Через месяц состоялась еще одна лекция, на этот раз в клубе, и после нее был дан концерт. Лектором оказалась довольно миловидная девица, которая тихим голоском, непрерывно ломая худые руки, говорила в основном о войне во Вьетнаме. Когда она попросила задавать вопросы, поднялся пьяный Лева, участник корейской войны, и сказал, что ему очень интересно слушать о событиях во Вьетнаме, поскольку он сам в свое время был в Корее. «Когда же вы там были?» — любезно спросила девица. «А тогда, — сообщил обрадованный вниманием Лева, — когда мы пели песню „Сталин и Мао слушают нас!“» Он пытался было запеть, но его скорее усадили на место. Концерт дала агитбригада одного из томских заводов, сначала маленький хор спел песню о солдатской дружбе, потом о ракетах, которые стоят наготове, потом солист спел, что мы не забыли прошлую войну и готовы к будущей, а чтец прочел стихи такого же содержания.
Как я помню, после первой лекции в школе состоялось собрание, которое должно было решить вопрос о пастухах. С деревенским стадом дело решилось просто: пасти опять взялись Федя с Катей. Гораздо сложнее было с колхозным стадом, на 150 голов — пятьдесят коров и нетелей угнали в Новокривошеино требовалось три пастуха, между тем пасти никто не соглашался, особенно после недавнего суда. Крицкий ссылался на то, что у него пальцев нет, нечем даже бич держать; второй пастух, Пашка Кабанов, говорил, что у него грыжа, нельзя на коне ездить, Санька объяснял, что у него в конце мая кончается трехлетний срок ссылки, так что его ставить пасти и смысла нет. Я тоже решил всеми силами отбиваться; возьмись я пасти — мне бы уже из Гурьевки не выбраться. Я говорил, что я близорук и без очков не отличу корову от куста, очки же я разбил случайно еще в ноябре. Тут я, к счастью, нашел поддержку у председателя, у которого жена и сын были близорукие. В конце концов 17 мая коров погнали трое: Лева, Санька и Пашка Кабанов.
22 мая началась посевная. Сначала сеяли пшеницу, потом овес, потом кукурузу, клевер и картофель, что считалось делом уже простым. Одновременно с пшеницей сеяли лен. В этом году чуть ли не впервые пшеницу сеяли по ржи и кукурузе, а овес по кукурузе и пшенице, а раньше долгие годы на том же самом месте сеяли одну и ту же культуру. Удобрений в почву никаких не вносили, хотя возле фермы лежали горы навоза, летом даже был пожар. На двух тракторах пахали, боронили и культивировали пашню, а к третьему были прицеплены две сеялки. Бабы в амбаре насыпали в мешки семенную пшеницу, на тележке колесный трактор вез ее на поля, и там мешки сбрасывали в нескольких местах на дороге.
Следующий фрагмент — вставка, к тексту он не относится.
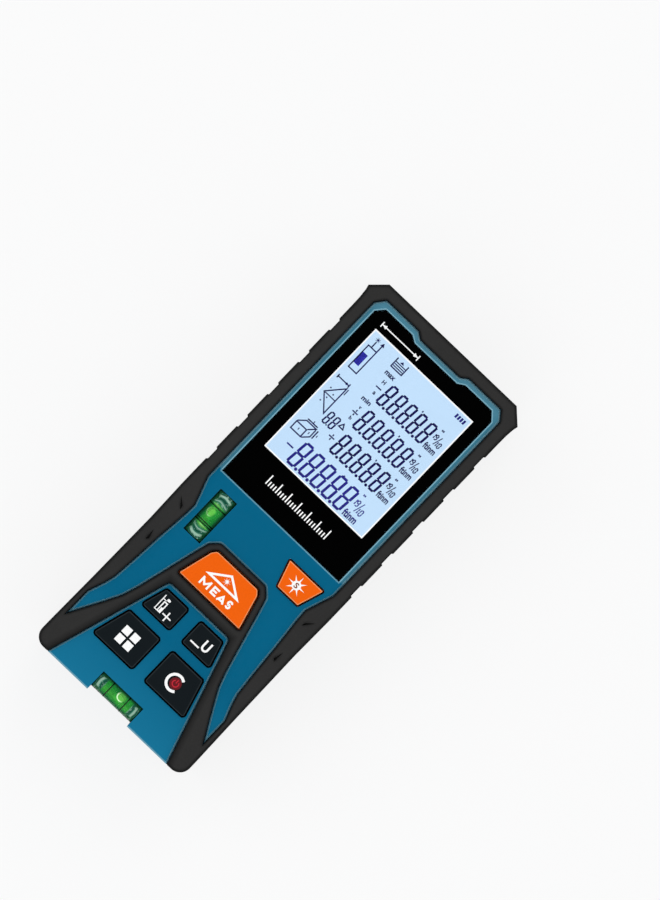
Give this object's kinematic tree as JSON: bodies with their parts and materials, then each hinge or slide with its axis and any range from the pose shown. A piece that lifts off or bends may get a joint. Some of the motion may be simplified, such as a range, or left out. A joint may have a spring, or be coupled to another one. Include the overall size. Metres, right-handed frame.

Трактор с сеялками шел по полю, и по мере того, как в сеялках кончалось зерно, подвозчик на телеге должен был подвозить эти мешки к сеялкам. Вот на эту работу меня и поставили. Я подвозил зерно на Игреке, за десять дней от него остались кожа да кости, хоть я и кормил его все время овсом. Работа была в две смены: по двенадцать часов смена, после чего заступали другие сеяльщики, тракторист и подвозчик со своим конем. При пересменке через три дня приходилось работать по восемнадцать часов: весь день и половину ночи, или наоборот. Грузить мешки на телегу, а потом переваливать в ящики на сеялку было тяжело, сердце очень кололо, пыль забивалась в горло, слезились глаза, а когда немного потеплело, стали немилосердно жалить комары, вдобавок я сильно простудился, и у меня все время была температура. Работать в ночную смену было еще труднее, особенно мне, потому что в темноте ничего не было видно, а полей я не знал. Со мной и днем в первый же день произошел конфуз: я с конем и с мешками заблудился среди незнакомых полей и никак не мог найти свой отъехавший на другое поле трактор, но остальные дни все прошло благополучно.
Со времени единоличных хозяйств посевные площади не увеличились, часть даже заросла кустарником. От единоличных хозяйств остались небольшие поля, разделенные группами деревьев; трактор больше времени вертелся на таком пятачке и больше сжигал горючего, чем на большом поле. При современной технике выкорчевать несколько межевых деревьев и сделать большие поля ничего не стоит, но из года в год все остается по-старому и теряется вдесятеро больше денег, чем стоила бы раскорчевка. Я говорил об этом бригадиру, и тот охотно соглашался со мной, как, вероятно, согласился бы каждый, отчего ничто не изменилось бы. За эту работу мне начислялось всего лишь около рубля в день, да еще тремя рублями я был награжден. Все колхозные премии, по-моему, не превышали трех-пяти рублей.